International auds continued to embrace holdover titles expanding to new territories, such as “Eat Pray Love” and “Despicable Me.”
Sony’s Julia Roberts starrer bowed in top market Australia, where it grossed $3.6 million on 328 screens, outpacing similarly femme-targeted titles like “The Devil Wears Prada” and “27 Dresses” by 5%. U had stellar openings for 3D toon “Despicable Me” in markets like France and Spain, earning an estimated $5.3 million and $3.1 million, respectively.
“Eat Pray Love” added $17.4 million in weekend grosses to an overall foreign take of $64.1 million, while “Despicable Me” tallied $16.6 million; international cume is $135.5 million.
Sony kicked off its slow overseas rollout of “Social Network” this weekend, posting an overall $3.2 million from three territories on 452 screens. The film earned $2.5 million in Germany, where it occupied 338 screens. It was second only to “Despicable Me,” which posted $3.8 million there on 797.
Last weekend, “Social Network” topped the domestic charts with $22.4 million, though the majority of that came from the coasts.
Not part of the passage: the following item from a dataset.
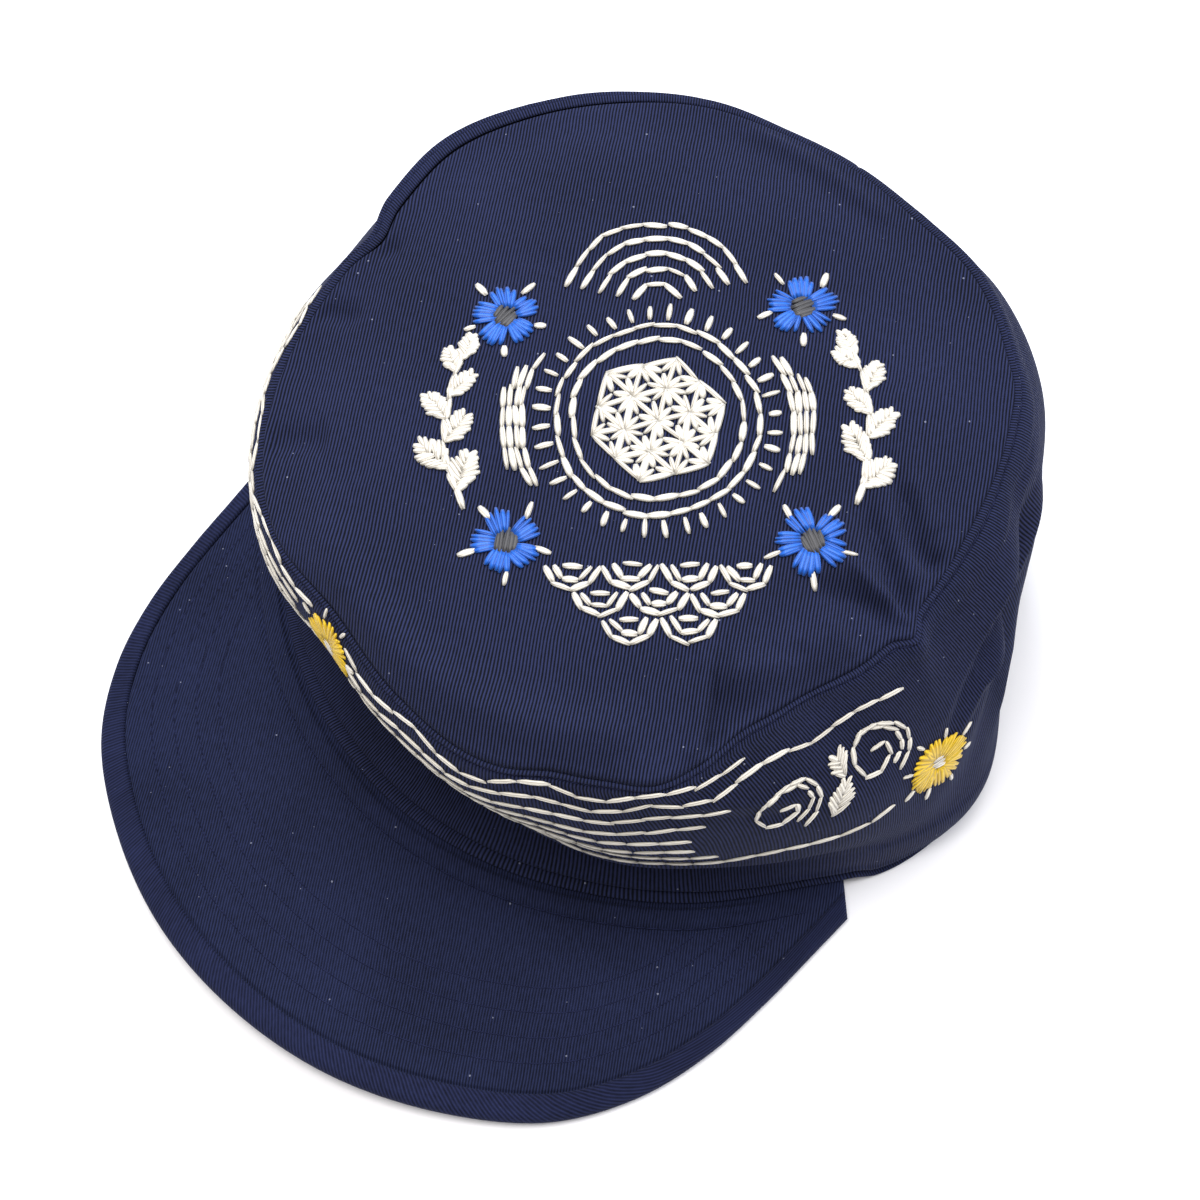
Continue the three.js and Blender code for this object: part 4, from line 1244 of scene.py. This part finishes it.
FLOSS = {
    "Thread width": FLOSS_WIDTH * MM, "Thread height": FLOSS_HEIGHT * MM,
    "Arch": 0.5, "Width variation": 0.22, "Steps": 6, "Sides": 6}
off_white = thread_material("off_white_stranded_cotton", "#f1ebdf", "#85796a", 0.5, sheen=0.2)
blue = thread_material("blue_stranded_cotton", "#1f66d0", "#0a2560", 0.45)
grey = thread_material("dark_grey_stranded_cotton", "#4e4d50", "#1f1f22", 0.5)
yellow = thread_material("yellow_stranded_cotton", "#f3cb22", "#8d640a", 0.45)
sew("embroidery_off_white", [on_top(top_white, 21)], off_white, "off_white_floss", 31, **FLOSS)
sew("band_embroidery_off_white", [on_band(band_white, 22)], off_white, "off_white_floss", 35, **(
    FLOSS | {"Thread width": BAND_FLOSS_WIDTH * MM}))
sew("embroidery_blue", [on_top(top_blue, 23)], blue, "blue_floss", 32, **FLOSS)
sew("embroidery_grey", [on_top(top_grey, 24)], grey, "grey_floss", 33, **FLOSS)
sew("embroidery_yellow", [on_band(band_yellow, 25)], yellow, "yellow_floss", 34, **FLOSS)


# Floor and light.
# A white table, so bright that only soft shade beside the cap shows on it. Soft daylight comes from above,
# from a window beyond the cap, and from a pale far wall at the right of the picture.
FLOOR_HALF = 3.0
FLOOR_HEIGHT = -0.05 * MM
floor_corners = [
    (x * FLOOR_HALF, y * FLOOR_HALF, FLOOR_HEIGHT) for x, y in ((-1, -1), (1, -1), (1, 1), (-1, 1))]
floor_mesh = bpy.data.meshes.new("floor")
floor_mesh.from_pydata(floor_corners, [], [(0, 1, 2, 3)])
floor = bpy.data.objects.new("floor", floor_mesh)
bpy.context.collection.objects.link(floor)
white_table, table_tree, table_shader = new_material("white_table")
fill_inputs(table_tree, table_shader, {
    "Base Color": srgb("#f4f3f6"), "Roughness": 0.7,
    "Emission Color": srgb("#fdfbff"), "Emission Strength": 0.06})
floor_mesh.materials.append(white_table)

world = bpy.data.worlds.new("studio")
world.use_nodes = True
world.node_tree.nodes["Background"].inputs["Color"].default_value = (1.0, 1.0, 1.0, 1.0)
world.node_tree.nodes["Background"].inputs["Strength"].default_value = 0.26
bpy.context.scene.world = world
bpy.context.scene.view_settings.view_transform = "Standard"


def soft_light(name, colour, place, size, power):
    """A square soft light that faces the cap, its place and size in metres and its power in watts."""
    light = bpy.data.lights.new(name, "AREA")
    light.size = size
    light.energy = power
    light.color = srgb(colour)[:3]
    lamp = bpy.data.objects.new(name, light)
    lamp.location = place
    lamp.rotation_euler = Vector(place).to_track_quat("Z", "Y").to_euler()
    bpy.context.collection.objects.link(lamp)


soft_light("window", "#edf5ff", place=(-0.65, 0.45, 0.85), size=0.5, power=8.5)
soft_light("ceiling", "#fffdfa", place=(-0.15, -0.12, 1.5), size=0.9, power=22)
soft_light("far_wall", "#f2f7ff", place=(0.65, 0.8, 0.8), size=0.7, power=8)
Sony attributed the film’s holdover potential in other markets to positive word-of-mouth and an adult-skewed demo, as older auds typically avoid opening weekends and are more review-driven.
But Rory Bruer, Sony prexy of worldwide distribution, said pic’s strong week two indicates that “Social Network” broadened beyond its core adult aud in other markets.
“I don’t think of ‘Social Network’ as a film for older audiences,” Bruer said. “It’s the type of movie that doesn’t matter whether you’re young or old.”
Strong exit polls for Warner and Disney’s respective pics could help propel hefty grosses over the long haul. “Life” scored an A- Cinema-Score rating, “Secretariat” a solid A.
Disney distrib topper Chuck Viane pointed to a potentially strong shelf life for “Secretariat” given recent trends in the market. “Pictures aren’t opening as strong, but they’re holding better,” he said.
Warner’s “Life” also could broaden beyond its core adult femme demo, which accounted for 68% of its opening take, on positive word of mouth in subsequent frames. “Given the A- rating, I suspect we’re going to be around for a while,” said Warner exec VP of domestic distribution Jeff Goldstein.
Directed by Greg Berlanti, “Life” ranks as one of the lowest openers for Heigl, whose “The Killers” debuted this summer with $15.8 million. That pic went on to cume $47.1 million domestically.
“Secretariat” saw strong perfs in the Midwest, including metros like Salt Lake City, Denver and Dallas, but failed to outpace similar equine drama “Seabiscuit,” which launched with $20.9 million in 2003.
The Mouse House expected “Secretariat” to be a major draw among families, though according to exit polls, that demo accounted for only 27%; couples accounted for 67% of the pic’s opening weekend.
The frame’s third wide release, “My Soul to Take,” also played best with auds over 25, with a 54%-46% male-female split.
Some B.O. experts suggest the weekend’s femme-heavy skew had a cannibalizing effect among its wide releases. “My Soul to Take” also could have lost auds to soph sesh horror pics “Case 39” and “Let Me In,” both of which had respectable drops for the genre.
“Case 39,” which fell 51%, tallied $2.6 million, while “Let Me In” grossed $2.4 million, down 53% from its opening weekend. Domestic cumes are $9.6 million for “Case 39” and $9.1 million for “Let Me In.”
Other notable holdovers included Warner pair “Legend of the Guardians: The Owls of Ga’hoole” and “The Town,” as well as “Wall Street: Money Never Sleeps,” from 20th Century Fox.
With Disney’s “Secretariat” playing heavily to older auds, “Legend” benefited as the frame’s highest-profile family offering. Toon dropped a mere 36% in its third frame, grossing an estimated $7 million for a domestic cume of $39.4 million.
Adult-driven fare like “The Town” and “Wall Street” also saw surprising holds given similarly targeted pics in the market, with “The Town” totaling $6.4 million in its fourth frame and “Wall Street” grossing $4.6 million in its third. Domestic totals for “The Town” reached an impressive $73.8 million; “Wall Street” has cumed $43.7 million.
On the specialty front, Overture launched “Stone” — the last title to be released under that banner — earning an estimated $73,000 from six locations for a per-screen average of $12,167.
The Metropolitan Opera kicked off its fifth season this weekend with the live transmission of Wagner’s “Das Rheingold,” grossing $2.3 million on more than 800 screens. Live event was shown on an additional 545 screens in 25 European countries and eight in Latin America. “Rheingold” is the first of 12 transmissions for the Met this season.